The centipede appears dead, but actually survives and swallows both Taoist practitioners. To survive, Yin then recommends that he and Autumn separate their souls from their bodies. Autumn hesitates, saying his skill is insufficient to ensure a safe return to his body. Yin however goads Autumn into attempting it, saying there is no other way. Autumn eventually agrees and, following Yin's cue, also uses his powers to separate his soul from his body. The both of them then combine their efforts to destroy the centipede from the inside. Autumn, however, is not able to return to his body, just as he predicted, and his soul floats away.
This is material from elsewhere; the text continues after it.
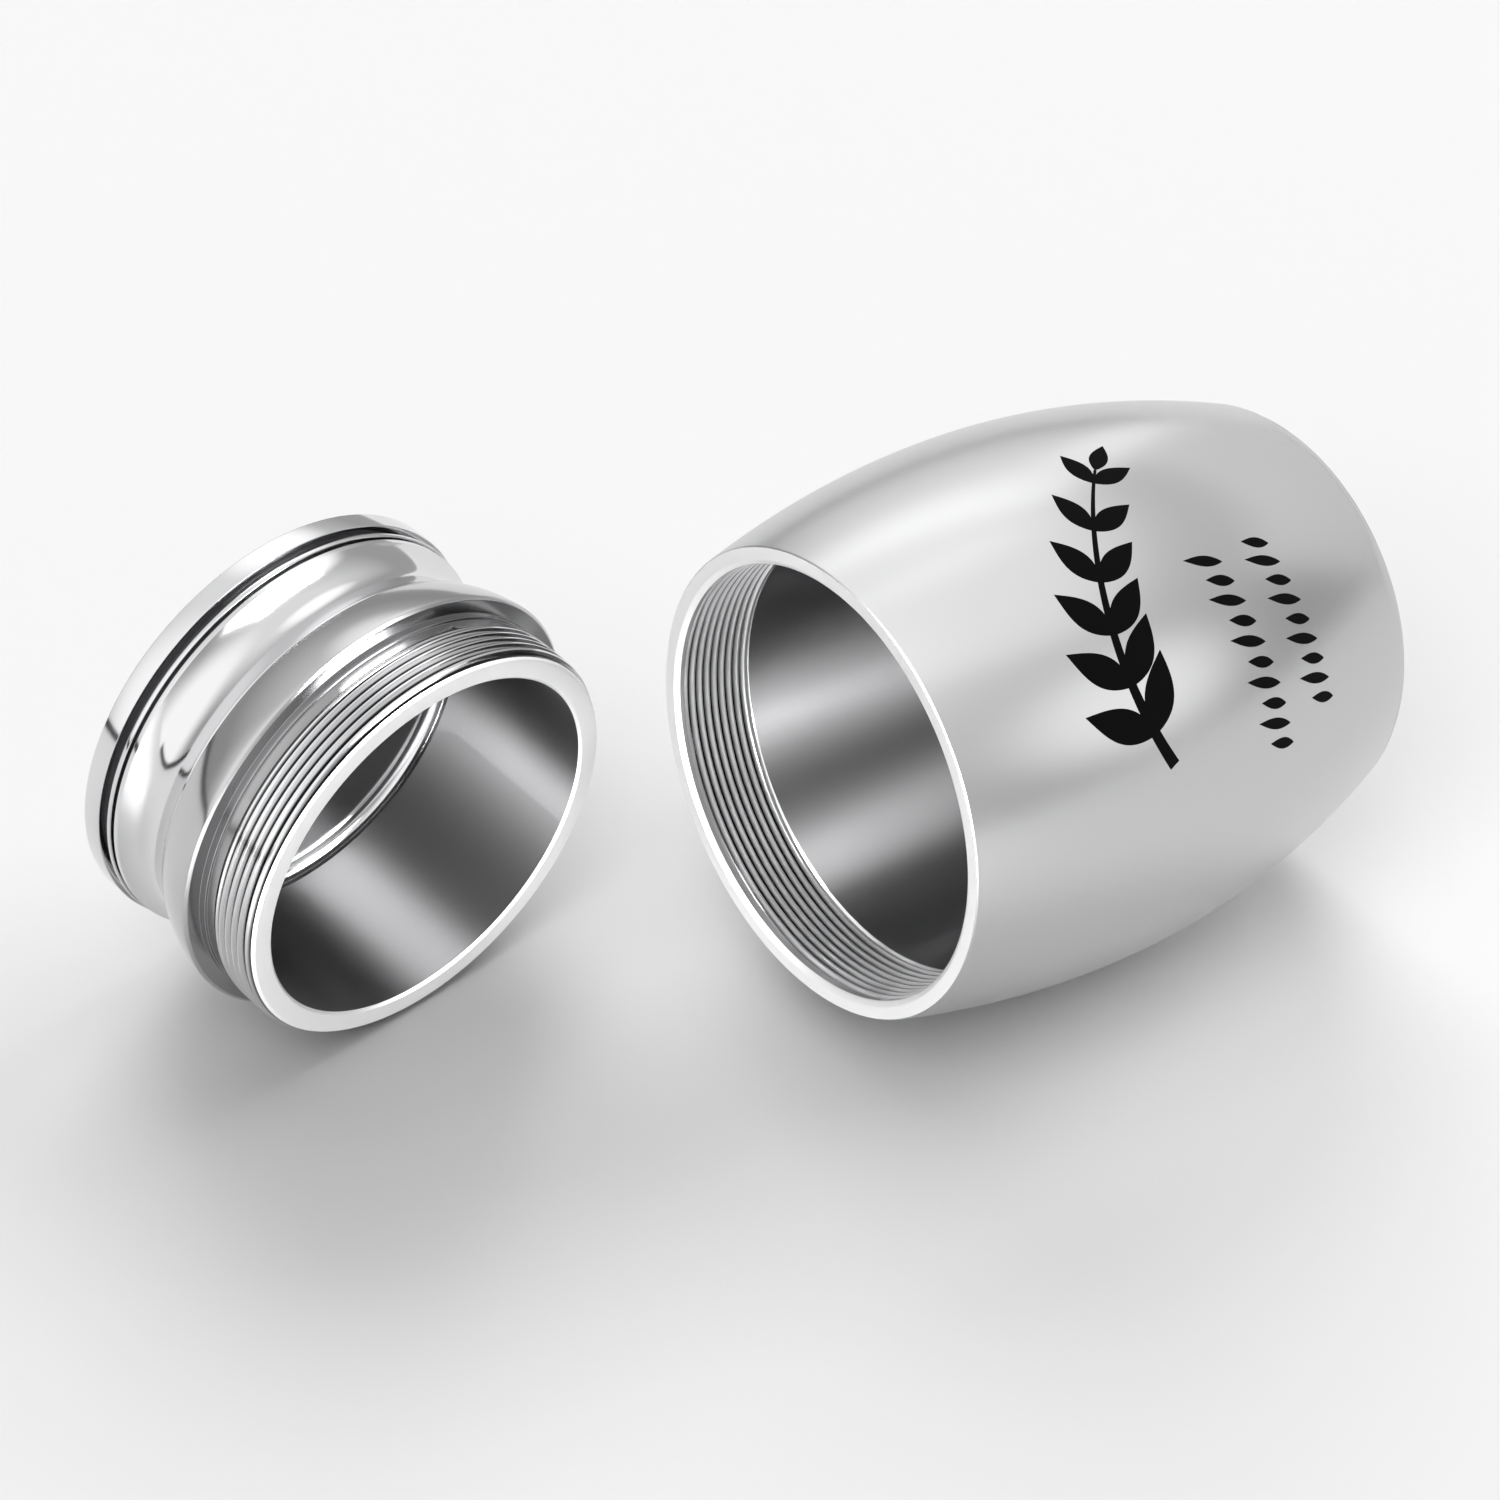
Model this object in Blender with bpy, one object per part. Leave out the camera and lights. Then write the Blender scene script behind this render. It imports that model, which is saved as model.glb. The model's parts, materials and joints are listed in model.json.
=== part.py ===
"""Mini keepsake urn, lying open.

Two turned pieces of stainless steel. The urn body is a hollow barrel with a fine
internal thread in its mouth, and lies on its side. The screw-in lid lies beside the
mouth, on the edge of its flange. Each piece is turned about its own Z axis, which
points out of the body's mouth, and from the lid's threaded end to its top.
"""

import math

import bmesh
import bpy
from mathutils import Matrix, Vector

MM = 0.001
SEGMENTS = 48
WELD = 1e-7

# The thread that both pieces share
PITCH = 0.5 * MM
THREAD_DEPTH = 0.27 * MM
ROWS_PER_TURN = 2

# Urn body: heights run from its mouth at 0 down to its base
BODY_HEIGHT = 31.9 * MM
BELLY_RADIUS = 15.0 * MM
BELLY_DROP = 14.0 * MM
MOUTH_RADIUS = 13.15 * MM
BASE_RADIUS = 11.6 * MM
BASE_EDGE = 0.25 * MM
BASE_THICKNESS = 1.6 * MM
CHAMFER_RADIUS = 12.4 * MM
BORE_RADIUS = 12.13 * MM
BORE_FILLET = 1.5 * MM
BODY_THREAD_DROP = 0.45 * MM
BODY_THREAD_TURNS = 9

# Lid: heights run from its threaded end at 0 up to its top face
LID_HEIGHT = 13.25 * MM
LID_BORE_RADIUS = 10.65 * MM
LID_BORE_DEPTH = 11.1 * MM
LID_BORE_FILLET = 0.8 * MM
LID_CHAMFER = 0.15 * MM
THREAD_ROOT_RADIUS = 11.97 * MM
LID_THREAD_TURNS = 6
COLLAR_START = 3.75 * MM
COLLAR_RADIUS = 12.12 * MM
SEAT_HEIGHT = 4.2 * MM
FLANGE_RADIUS = 13.05 * MM
FLANGE_EDGE = 0.15 * MM
SHOULDER_TOP = 7.05 * MM
SHOULDER_RADIUS = 12.3 * MM
SHOULDER_BULGE = 0.12 * MM
COVE_START = 7.3 * MM
LEDGE_RADIUS = 12.05 * MM
NECK_HEIGHT = 9.2 * MM
NECK_RADIUS = 11.35 * MM
COVE_END = 10.8 * MM
BAND_RADIUS = 12.35 * MM
BAND_TOP = 11.1 * MM
GROOVE_RADIUS = 12.0 * MM
BEAD_START = 11.3 * MM
BEAD_TOP = 11.6 * MM
BEAD_RADIUS = 12.45 * MM
DISC_START = 12.05 * MM
DISC_RADIUS = 12.62 * MM
DISC_EDGE = 0.08 * MM

# How the two pieces lie. The barrel balances with its mouth a little raised, and the
# lid's threaded end is low. Headings are the way each Z axis points, seen from above.
BODY_HEADING = math.radians(180)
BODY_TILT = math.radians(4.0)
LID_HEADING = math.radians(96.5)
LID_TILT = math.radians(8.1)
LID_OFFSET = Vector((-16.55, 11.83, 0.0)) * MM
MOUTH_GAP = 2.0 * MM

STEEL_COLOUR = (0.62, 0.62, 0.63, 1.0)


def clear_scene():
    for thing in list(bpy.data.objects):
        bpy.data.objects.remove(thing, do_unlink=True)


def steel(name, roughness):
    material = bpy.data.materials.new(name)
    material.use_nodes = True
    shader = material.node_tree.nodes["Principled BSDF"]
    shader.inputs["Base Color"].default_value = STEEL_COLOUR
    shader.inputs["Metallic"].default_value = 1.0
    shader.inputs["Roughness"].default_value = roughness
    return material


def around(radius, height, turn):
    """A point on a circle about the axis, where turn is a fraction of a full turn."""
    angle = math.tau * turn
    return Vector((radius * math.cos(angle), radius * math.sin(angle), height))


def arc(radius, height, size, start, end, steps=3):
    """Outline points on an arc about (radius, height), between two angles in degrees."""
    points = []
    for step in range(steps + 1):
        angle = math.radians(start + (end - start) * step / steps)
        points.append((radius + size * math.cos(angle), height + size * math.sin(angle)))
    return points


def curve(start, end, steps, shape):
    """Outline points at even heights, with the radius that shape gives at each."""
    heights = [start + (end - start) * step / steps for step in range(steps + 1)]
    return [(shape(height), height) for height in heights]


def body_side(height):
    """The barrel's outer radius: one parabola above the belly and another below it."""
    rise = height + BELLY_DROP
    if rise > 0:
        return BELLY_RADIUS - (BELLY_RADIUS - MOUTH_RADIUS) * (rise / BELLY_DROP) ** 2
    lower = BODY_HEIGHT - BELLY_DROP
    return BELLY_RADIUS - (BELLY_RADIUS - BASE_RADIUS) * (rise / lower) ** 2


def shoulder_side(height):
    """The lid's shoulder: a cone that swells a little between the flange and the ledge."""
    start = SEAT_HEIGHT + 2 * FLANGE_EDGE
    share = (height - start) / (SHOULDER_TOP - start)
    cone = FLANGE_RADIUS + (SHOULDER_RADIUS - FLANGE_RADIUS) * share
    return cone + SHOULDER_BULGE * 4 * share * (1 - share)


def cove_side(height):
    """The hollow neck under the lid's top disc: a parabola on each side of its waist."""
    edge, rim = (COVE_START, LEDGE_RADIUS) if height < NECK_HEIGHT else (COVE_END, BAND_RADIUS)
    share = (height - NECK_HEIGHT) / (edge - NECK_HEIGHT)
    return NECK_RADIUS + (rim - NECK_RADIUS) * share ** 2


def add_outline(mesh, outline):
    """Rings of vertices for an outline; a radius of 0 is a single vertex on the axis."""
    rings = []
    for radius, height in outline:
        if radius == 0:
            rings.append([mesh.verts.new((0, 0, height))] * SEGMENTS)
        else:
            turns = [turn / SEGMENTS for turn in range(SEGMENTS)]
            rings.append([mesh.verts.new(around(radius, height, turn)) for turn in turns])
    return rings


def add_thread(mesh, radius, bottom, turns):
    """Rings that follow a right-hand helix from one plain ring to the next.

    Every second ring stands a thread's depth outside the radius, and the depth fades
    out over the first and the last turn.
    """
    top = bottom + turns * PITCH
    rings = []
    for row in range(-ROWS_PER_TURN, turns * ROWS_PER_TURN + 1):
        ring = []
        for turn in range(SEGMENTS):
            height = bottom + PITCH * (row / ROWS_PER_TURN + turn / SEGMENTS)
            height = min(max(height, bottom), top)
            fade = min(1.0, (height - bottom) / PITCH, (top - height) / PITCH)
            swell = THREAD_DEPTH * fade * (row % 2)
            ring.append(mesh.verts.new(around(radius + swell, height, turn / SEGMENTS)))
        rings.append(ring)
    return rings


def skin(mesh, rings, climb=0):
    """Faces between rings; a helix's rings climb by that many rows in each turn."""
    last = len(rings) - 1
    for row in range(last):
        for turn in range(SEGMENTS):
            ahead = (turn + 1) % SEGMENTS
            lift = climb if ahead == 0 else 0
            lower, upper = rings[min(row + lift, last)], rings[min(row + 1 + lift, last)]
            corners = (rings[row][turn], lower[ahead], upper[ahead], rings[row + 1][turn])
            corners = list(dict.fromkeys(corners))
            if len(corners) > 2:
                mesh.faces.new(corners)


def turned(name, before, thread, after, material):
    """A closed turned solid: an outline, a threaded stretch, and a second outline."""
    mesh = bmesh.new()
    threaded = add_thread(mesh, *thread)
    first, second = add_outline(mesh, before), add_outline(mesh, after)
    skin(mesh, first)
    skin(mesh, threaded, climb=ROWS_PER_TURN)
    skin(mesh, second)
    bmesh.ops.remove_doubles(mesh, verts=mesh.verts, dist=WELD)
    bmesh.ops.recalc_face_normals(mesh, faces=mesh.faces)
    data = bpy.data.meshes.new(name)
    mesh.to_mesh(data)
    mesh.free()
    data.shade_smooth()
    data.set_sharp_from_angle(angle=math.radians(25))
    data.materials.append(material)
    piece = bpy.data.objects.new(name, data)
    bpy.context.scene.collection.objects.link(piece)
    return piece


def build_body():
    floor = -BODY_HEIGHT + BASE_THICKNESS
    fillet_height = floor + BORE_FILLET
    thread_top = -BODY_THREAD_DROP
    thread_bottom = thread_top - BODY_THREAD_TURNS * PITCH
    base = [(0, -BODY_HEIGHT)]
    base += arc(BASE_RADIUS - BASE_EDGE, -BODY_HEIGHT + BASE_EDGE, BASE_EDGE, -90, -15)
    side = curve(-BODY_HEIGHT + 2 * BASE_EDGE, 0, 10, body_side)
    lip = [(CHAMFER_RADIUS, 0), (BORE_RADIUS, -BODY_THREAD_DROP / 2), (BORE_RADIUS, thread_top)]
    bore = [(BORE_RADIUS, thread_bottom)]
    bore += arc(BORE_RADIUS - BORE_FILLET, fillet_height, BORE_FILLET, 0, -90)
    bore += [(0, floor)]
    thread = (BORE_RADIUS, thread_bottom, BODY_THREAD_TURNS)
    return turned("urn_body", base + side + lip, thread, bore, steel("satin steel", 0.3))


def lid_inside():
    """From the blind bore's floor out to the end face and the foot of the thread."""
    centre = (LID_BORE_RADIUS - LID_BORE_FILLET, LID_BORE_DEPTH - LID_BORE_FILLET)
    outline = [(0, LID_BORE_DEPTH)]
    outline += arc(*centre, LID_BORE_FILLET, 90, 0)
    outline += [(LID_BORE_RADIUS, LID_CHAMFER), (LID_BORE_RADIUS + LID_CHAMFER, 0)]
    outline += [(THREAD_ROOT_RADIUS - LID_CHAMFER, 0), (THREAD_ROOT_RADIUS, LID_CHAMFER)]
    return outline


def lid_outside():
    """From the end of the thread, over the flange, the cove and the disc, to the top."""
    flange_middle = SEAT_HEIGHT + FLANGE_EDGE
    outline = [(THREAD_ROOT_RADIUS, LID_CHAMFER + LID_THREAD_TURNS * PITCH)]
    outline += [(THREAD_ROOT_RADIUS, COLLAR_START), (COLLAR_RADIUS, COLLAR_START)]
    outline += [(COLLAR_RADIUS, SEAT_HEIGHT), (FLANGE_RADIUS - FLANGE_EDGE, SEAT_HEIGHT)]
    outline += [(FLANGE_RADIUS, flange_middle)]
    outline += curve(flange_middle + FLANGE_EDGE, SHOULDER_TOP, 4, shoulder_side)
    outline += [(LEDGE_RADIUS, SHOULDER_TOP)]
    outline += curve(COVE_START, COVE_END, 8, cove_side)
    outline += [(BAND_RADIUS, BAND_TOP), (GROOVE_RADIUS, BAND_TOP)]
    outline += [(GROOVE_RADIUS, BEAD_START), (BEAD_RADIUS, BEAD_START)]
    outline += [(BEAD_RADIUS, BEAD_TOP), (GROOVE_RADIUS, BEAD_TOP), (GROOVE_RADIUS, DISC_START)]
    outline += [(DISC_RADIUS - DISC_EDGE, DISC_START), (DISC_RADIUS, DISC_START + DISC_EDGE)]
    outline += [(DISC_RADIUS, LID_HEIGHT - DISC_EDGE), (DISC_RADIUS - DISC_EDGE, LID_HEIGHT)]
    outline += [(0, LID_HEIGHT)]
    return outline


def build_lid():
    thread = (THREAD_ROOT_RADIUS, LID_CHAMFER, LID_THREAD_TURNS)
    return turned("lid", lid_inside(), thread, lid_outside(), steel("polished steel", 0.1))


def direction(heading, tilt):
    flat = Vector((math.cos(heading), math.sin(heading), 0))
    return flat * math.cos(tilt) + Vector((0, 0, math.sin(tilt)))


def lay_down(piece, heading, tilt, place):
    """Tips a piece so that its Z axis points along heading and tilt, and sets it on the
    floor on one of its flat facets."""
    facet = Matrix.Rotation(math.pi / SEGMENTS, 4, "Z")
    tip = Matrix.Rotation(heading, 4, "Z") @ Matrix.Rotation(math.pi / 2 - tilt, 4, "Y")
    lying = Matrix.Translation(place) @ tip @ facet
    lowest = min((lying @ vertex.co).z for vertex in piece.data.vertices)
    piece.matrix_world = Matrix.Translation((0, 0, -lowest)) @ lying


def swing_axis(lid, body):
    """Where the lid's swing has its axis: the one turn, with no slide along it, that
    takes the lid's axis from where it lies to the line of the body's mouth."""
    start, end = direction(LID_HEADING, LID_TILT), direction(BODY_HEADING, BODY_TILT)
    here = lid.matrix_world.translation
    there = body.matrix_world.translation + end * MOUTH_GAP
    across, middle = start.cross(end).normalized(), (start + end).normalized()
    step = there - here
    axis = (across * step.dot(middle) - middle * step.dot(across)).normalized()
    axis = axis if axis.z > 0 else -axis
    flat_start, flat_end = start - axis * start.dot(axis), end - axis * end.dot(axis)
    angle = flat_start.angle(flat_end)
    centre = (here + there) / 2 + axis.cross(step) / (2 * math.tan(angle / 2))
    return centre, axis, angle


def hang_on_swing(lid, body):
    """Parents the lid to an empty on the swing's axis, with the lid where it lies."""
    centre, axis, _ = swing_axis(lid, body)
    swing = bpy.data.objects.new("lid_swing", None)
    bpy.context.scene.collection.objects.link(swing)
    swing.matrix_world = Matrix.Translation(centre) @ axis.to_track_quat("Z", "Y").to_matrix().to_4x4()
    lid.parent = swing
    lid.matrix_parent_inverse = swing.matrix_world.inverted()


def centre_on_origin(pieces):
    """Moves the pieces together, so that the origin is midway between their sides."""
    corners = [piece.matrix_world @ vertex.co for piece in pieces for vertex in piece.data.vertices]
    for side in (0, 1):
        places = [spot[side] for spot in corners]
        middle = (min(places) + max(places)) / 2
        for piece in pieces:
            piece.matrix_world.translation[side] -= middle


def main():
    clear_scene()
    body, lid = build_body(), build_lid()
    lay_down(body, BODY_HEADING, BODY_TILT, Vector((0, 0, 0)))
    lay_down(lid, LID_HEADING, LID_TILT, LID_OFFSET)
    centre_on_origin([body, lid])
    hang_on_swing(lid, body)


main()
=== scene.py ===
"""Looks of a mini keepsake urn that lies open, with its screw-in lid beside the mouth.

Each piece is turned about its own Z axis at the origin, as on a lathe, and is then moved
to the place that the frame's mounts give. Heights run along that axis: from the mouth at
0 down to the base on the urn body, and from the threaded end at 0 up to the top on the lid.
"""

import json
import math
from functools import partial

import bpy
from bpy.props import FloatProperty, FloatVectorProperty, IntProperty, PointerProperty
from mathutils import Matrix, Vector


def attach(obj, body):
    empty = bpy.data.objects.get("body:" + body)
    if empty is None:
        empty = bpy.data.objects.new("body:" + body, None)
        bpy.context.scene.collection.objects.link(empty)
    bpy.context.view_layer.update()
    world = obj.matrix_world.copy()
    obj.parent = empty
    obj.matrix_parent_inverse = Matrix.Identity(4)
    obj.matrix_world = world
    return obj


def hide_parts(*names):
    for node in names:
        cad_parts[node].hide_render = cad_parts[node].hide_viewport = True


bl_info = {
    "name": "Keepsake urn looks",
    "version": (1, 0, 0),
    "blender": (4, 5, 0),
    "location": "3D View > Sidebar > Urn",
    "description": "Builds the urn body, its lid, the engraving and the studio",
    "category": "Object",
}

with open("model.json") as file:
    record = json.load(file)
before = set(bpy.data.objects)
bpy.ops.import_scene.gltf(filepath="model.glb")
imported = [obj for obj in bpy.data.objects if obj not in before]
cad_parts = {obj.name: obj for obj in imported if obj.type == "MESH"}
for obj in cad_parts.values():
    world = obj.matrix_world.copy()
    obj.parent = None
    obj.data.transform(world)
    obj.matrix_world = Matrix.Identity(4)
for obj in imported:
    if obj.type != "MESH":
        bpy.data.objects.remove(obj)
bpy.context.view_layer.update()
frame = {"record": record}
MOUNTS = {mount["name"]: mount for mount in frame["record"]["mounts"]}

MM = 0.001
SEGMENTS = 256
ROWS_PER_PITCH = 10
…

The next day is the marriage of Windy to the Ma family. Ning runs down from his inn to the main street and tells Moon that he wishes Windy a long, happy marriage before leaving. In the desert, as Yin and Ning are about to continue their journey, they see two women approach on horseback, which happen to be Windy and Moon. Windy has escaped from her wedding and decides to leave with Ning.

==Cast and roles==
- Leslie Cheung - Ning Choi San
- Joey Wong - Ching Fung / Windy
- Michelle Reis - Yuet Chi / Moon
- Jacky Cheung - Chi Chau / Autumn
- Wu Ma - Yin Chek Hsia / Swordsman
- Ku Feng - Elder Chu
- Lau Shun - High priest
- Lau Siu-Ming - Lord Fu
- Waise Lee - Hu
- To Siu-Chun
- Yeung Jing-Jing
- Lee Fai
- Lau Siu-Hung
- Johnny Koo

==Controversy in China==
In 2019, the theme song of A Chinese Ghost Story II, "人間道" ("A Human's Path"), was pulled from Apple Music in China due to its association with the Tiananmen Square Massacre.

The song was pulled from the streaming service after users of Weibo pointed out that the lyrics were a veiled reference to the bloody 1989 incident, which saw the Chinese military violently disperse unarmed pro-democracy student protesters who were occupying the famous square, killing hundreds.